Ali's dying wishes were nothing new. When Ali was in his suite at Caesars Palace the night before he fought Larry Holmes in 1980 in his penultimate fight, he was on ABC's "Nightline" and said, "My main goal is to be an Islamic evangelist. That's all I want to do -- spread the Islamic faith throughout the world. I want to be an evangelist like Billy Graham, Rex Humbard and Oral Roberts."
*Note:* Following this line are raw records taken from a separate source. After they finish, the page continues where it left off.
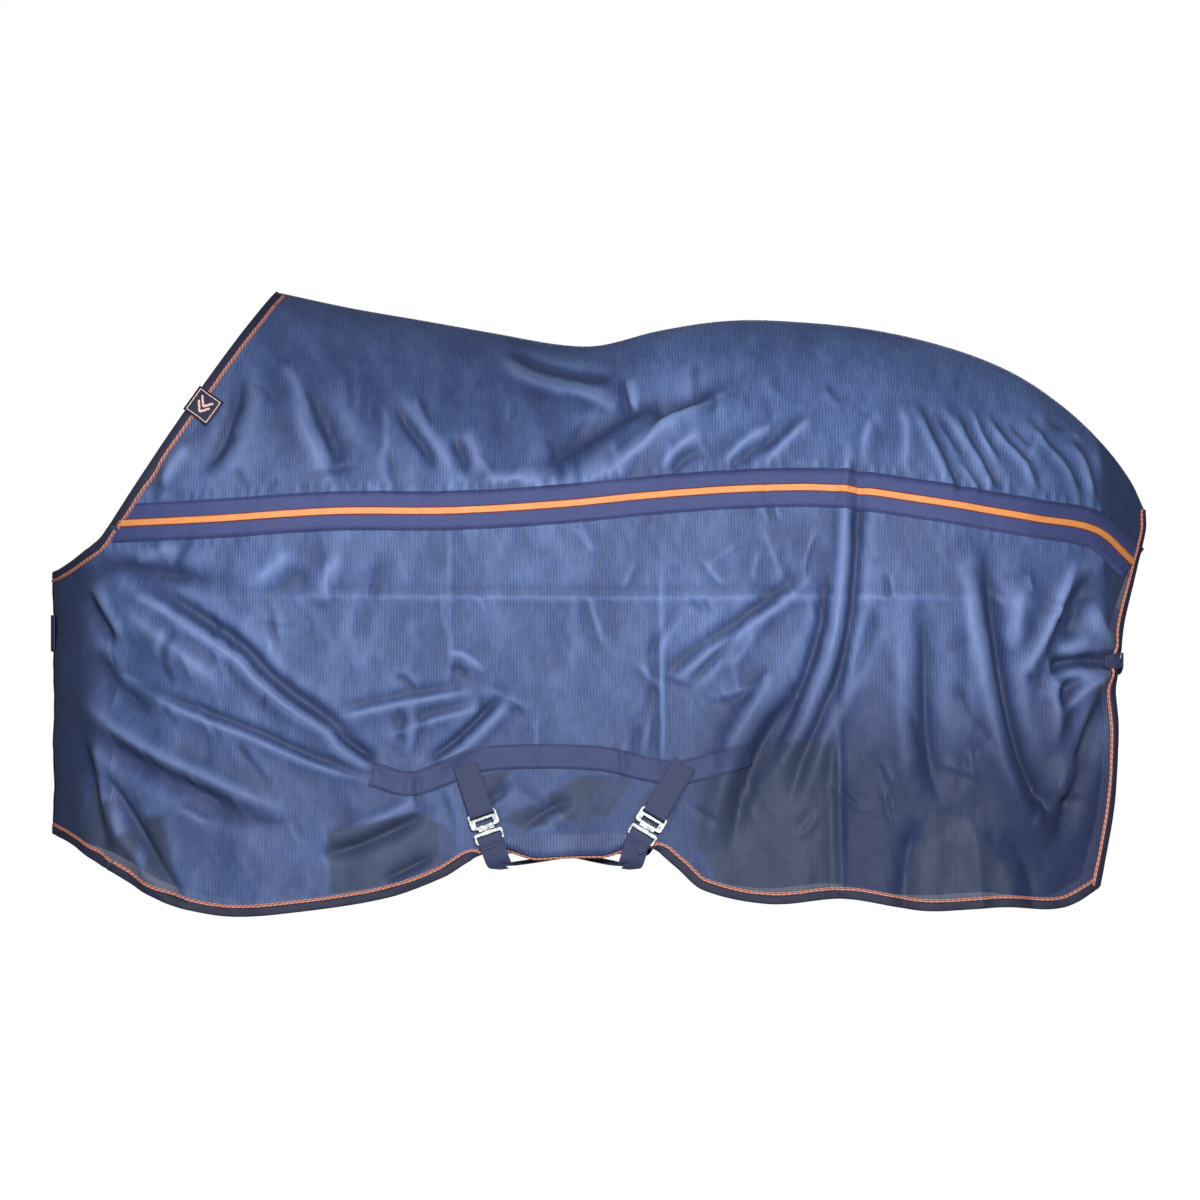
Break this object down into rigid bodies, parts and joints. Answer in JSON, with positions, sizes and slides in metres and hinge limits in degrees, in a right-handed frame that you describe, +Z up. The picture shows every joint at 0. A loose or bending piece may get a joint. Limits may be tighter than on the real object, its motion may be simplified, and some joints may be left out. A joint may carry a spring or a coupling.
{
  "type": "turnout rug",
  "caption": "Sheer mesh horse rug with bound neck, striped side bands, crossed belly surcingles and an opening chest, as hung on a horse.",
  "frame": {"origin": "on the middle plane under the rug's back, where it lies on the horse, midway along its length", "axes": "-X towards the horse's head, +X towards the tail, -Y the near (left) side, +Z up"},
  "size_m": [1.8286, 0.6224, 1.0347],
  "materials": {
    "mesh_cloth": "silky ribbed knit mesh",
    "navy_tape": "woven polyester tape",
    "orange_tape": "woven orange tape and piping",
    "webbing": "navy polyester webbing",
    "touch_tape": "hook and loop tape",
    "plated_steel": "nickel plated pressed steel"
  },
  "bodies": {
    "rug": {"far_band_stripe": "orange_tape", "far_hem_binding": "navy_tape", "far_hem_piping": "orange_tape", "far_lower_panel": "mesh_cloth", "far_neck_binding": "navy_tape", "far_neck_piping": "orange_tape", "far_rear_binding": "navy_tape", "far_rear_piping": "orange_tape", "far_side_band": "navy_tape", "far_surcingle_patch": "webbing", "far_tail_anchor": "webbing", "far_upper_panel": "mesh_cloth", "front_belly_strap": "webbing", "near_band_stripe": "orange_tape", "near_front_slot_plate": "plated_steel", "near_front_tab": "webbing", "near_hem_binding": "navy_tape", "near_hem_piping": "orange_tape", "near_lower_panel": "mesh_cloth", "near_neck_binding": "navy_tape", "near_neck_piping": "orange_tape", "near_rear_binding": "navy_tape", "near_rear_piping": "orange_tape", "near_rear_slot_plate": "plated_steel", "near_rear_tab": "webbing", "near_side_band": "navy_tape", "near_surcingle_patch": "webbing", "near_tail_anchor": "webbing", "near_upper_panel": "mesh_cloth", "neck_label": "navy_tape", "rear_belly_strap": "webbing", "ridge_seam_tape": "navy_tape", "tail_strap": "webbing"},
    "near_front": {"near_chest_front_binding": "navy_tape", "near_chest_hem_binding": "navy_tape", "near_chest_hem_piping": "orange_tape", "near_chest_neck_binding": "navy_tape", "near_chest_neck_piping": "orange_tape", "near_chest_panel": "mesh_cloth"},
    "far_front": {"far_chest_front_binding": "navy_tape", "far_chest_hem_binding": "navy_tape", "far_chest_hem_piping": "orange_tape", "far_chest_neck_binding": "navy_tape", "far_chest_neck_piping": "orange_tape", "far_chest_panel": "mesh_cloth", "touch_loop_patch": "touch_tape"},
    "flap": {"chest_flap": "webbing", "touch_hook_patch": "touch_tape"},
    "front_hook": {"front_t_hook": "plated_steel"},
    "rear_hook": {"rear_t_hook": "plated_steel"},
    "front_slide": {"front_strap_slider": "plated_steel"},
    "rear_slide": {"rear_strap_slider": "plated_steel"}
  },
  "joints": [
    {"name": "near_chest_swing", "type": "hinge", "parent": "rug", "child": "near_front", "pos_m": [-0.80456, -0.20127, -0.6], "axis": [0, 0, 1], "range_deg": [0, 75]},
    {"name": "far_chest_swing", "type": "hinge", "parent": "rug", "child": "far_front", "pos_m": [-0.80456, 0.20127, -0.6], "axis": [0, 0, 1], "range_deg": [-75, 0]},
    {"name": "chest_flap_peel", "type": "hinge", "parent": "near_front", "child": "flap", "pos_m": [-0.90843, -0.04853, -0.4841], "axis": [0, 0, 1], "range_deg": [0, 110]},
    {"name": "front_hook_slide", "type": "slide", "parent": "rug", "child": "front_hook", "axis": [-0.3256, 0, 0.9455], "range_m": [0, 0.0055]},
    {"name": "rear_hook_slide", "type": "slide", "parent": "rug", "child": "rear_hook", "axis": [0.515, 0, 0.8572], "range_m": [0, 0.0055]},
    {"name": "front_strap_adjust", "type": "slide", "parent": "rug", "child": "front_slide", "axis": [0.515, 0, 0.8572], "range_m": [-0.015, 0.015]},
    {"name": "rear_strap_adjust", "type": "slide", "parent": "rug", "child": "rear_slide", "axis": [-0.3256, 0, 0.9455], "range_m": [-0.015, 0.015]}
  ],
  "couplings": [
    {"joint": "far_chest_swing", "follows": "near_chest_swing", "ratio": -1}
  ]
}
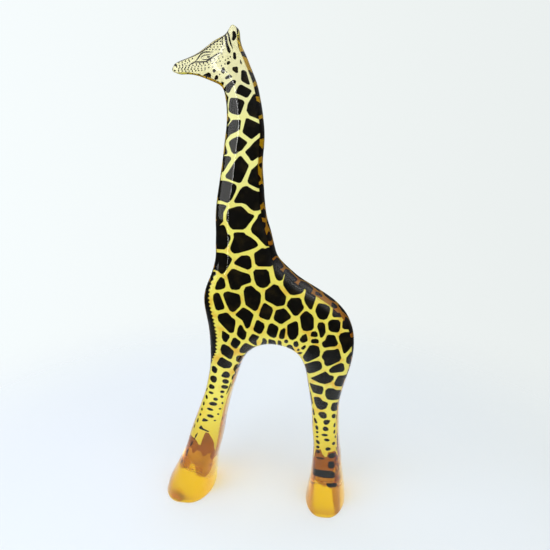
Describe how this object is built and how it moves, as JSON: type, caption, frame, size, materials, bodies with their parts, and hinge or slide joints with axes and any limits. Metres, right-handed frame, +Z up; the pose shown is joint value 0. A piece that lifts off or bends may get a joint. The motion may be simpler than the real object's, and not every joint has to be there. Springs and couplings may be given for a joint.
{
  "type": "giraffe figure",
  "caption": "Tall slender cast resin giraffe with an amber core, printed reticulated coat under clear covers, and flared feet that stand on a flat surface.",
  "frame": {"origin": "centre of the bounding box's bottom, on the surface the feet stand on", "axes": "+Z up along the height; -X the way the head points; +Y across the thickness, with the mirror plane at Y = 0"},
  "size_m": [0.2244, 0.0832, 0.5295],
  "materials": {
    "amber_resin": "polished clear amber casting resin",
    "clear_resin": "polished clear casting resin",
    "yellow_ink": "opaque print",
    "brown_tint": "translucent brown print",
    "clear_film": "clear film",
    "black_ink": "opaque print"
  },
  "bodies": {
    "root": {"amber_core": "amber_resin", "left_cover": "clear_resin", "right_cover": "clear_resin", "left_ground": "yellow_ink", "left_foot_tint": "brown_tint", "left_foot_film": "clear_film", "right_ground": "yellow_ink", "right_foot_tint": "brown_tint", "right_foot_film": "clear_film", "left_head_marks": "black_ink", "left_neck_patches": "black_ink", "left_body_patches": "black_ink", "left_fore_leg_marks": "black_ink", "left_hind_leg_marks": "black_ink", "right_head_marks": "black_ink", "right_neck_patches": "black_ink", "right_body_patches": "black_ink", "right_fore_leg_marks": "black_ink", "right_hind_leg_marks": "black_ink"}
  },
  "joints": []
}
Parkinson's made it impossible for him to go that route physically after his boxing career was over, but he never let that stop him. He continued to use his name and his power for good in parts of the world that embraced Ali because of his faith. He defied the United States government and traveled to Iraq in 1990 to secure the release of 15 U.S. hostages before the Gulf War, and just last year, he sent a letter to the Iranian government, asking them to release my friend Jason Rezaian, a Washington Post reporter, who was jailed on vague espionage-related charges. Rezaian was later released and he said the letter allowed him to cry tears of joy for the first time while in captivity.
Everyone, including Ali himself, has been bracing for this day for years, but when it finally came, Lonnie Ali said what we were all feeling: "The world still needs him." And no one feels that more than Muslims in the United States who lost their biggest champion.
"Muhammad wants us to see the face of his religion, Islam, as the face of love," Lonnie Ali said Friday. "It was his religion that caused him to turn away from war and violence. For his religion, he was willing to sacrifice all that he had and all that he was to protect his soul and follow the teachings of prophet Muhammad, peace be upon him."